Merci de ne pas oublier d’ajouter Bodo Staiger de Rheingold à la liste des grandes pertes de 2020, car cela a toujours été l’un de mes groupes préférés. Kraftwerk et DAF ont tous deux eu une influence énorme sur l’ensemble de la scène électronique. Sans Kraftwerk, je me demande comment la Pop Électronique aurait pu sonner. Y aurait-il eu un Depeche Mode ou un OMD ? et sans DAF, aurions-nous eu Nitzer Ebb ou Orange Sector ? Ces deux extrêmes de la musique électronique sont d’énormes influences pour moi : Kraftwerk pour leur sons séquencés et pour leurs bleeps et leurs bips ; Nitzer Ebb et DAF pour les séquences de basses sombres et rythmées, et bien sûr ma nostalgie pour la noirceur de Joy Division dont je suis un grand fan. Avec par dessus tout ça la pop de Marsheaux, mon groupe favori de tous les temps. Tous ces groupes constituent l’armature de ma musique lorsque je compose des morceaux pour 808 DOT POP.
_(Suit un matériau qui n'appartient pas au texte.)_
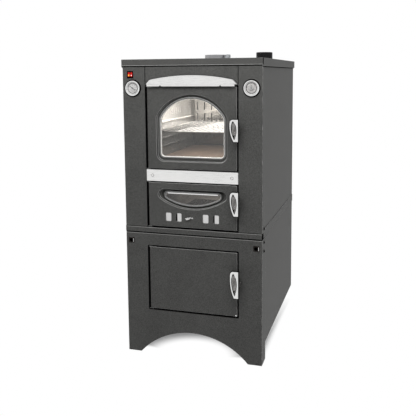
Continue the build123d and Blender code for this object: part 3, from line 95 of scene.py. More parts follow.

Tu viens de publier « Kelvin » un nouveau single issu de The Colour Temperature, là encore en trois versions. Quelles sont les prochaines étapes ?
Je suis en train de préparer un nouvel album avec un tout nouveau concept. J’ai quatorze titres qui se rapportent au thème choisi qui en sont à l’étape du mix final, mais je suis encore en train de me demander à qui faire appel pour les participations vocales car j’ai trois titres chantés sur cet album. Mais tu peux t’attendre au même genre d’ingrédients. Et avant ça, je peux annoncer qu’il y aura encore une extension au single Kelvin, début 2021.
Et du côté de Metroland ?
Là aussi, nous avons déterminé un nouveau concept, et nous progressons lentement vers un nouvel album, mais je ne peux pas encore dire quand il sera terminé. Ce qui est sûr, c’est que des choses se préparent au studio Underground, à la fois pour Metroland et 808 DOT POP.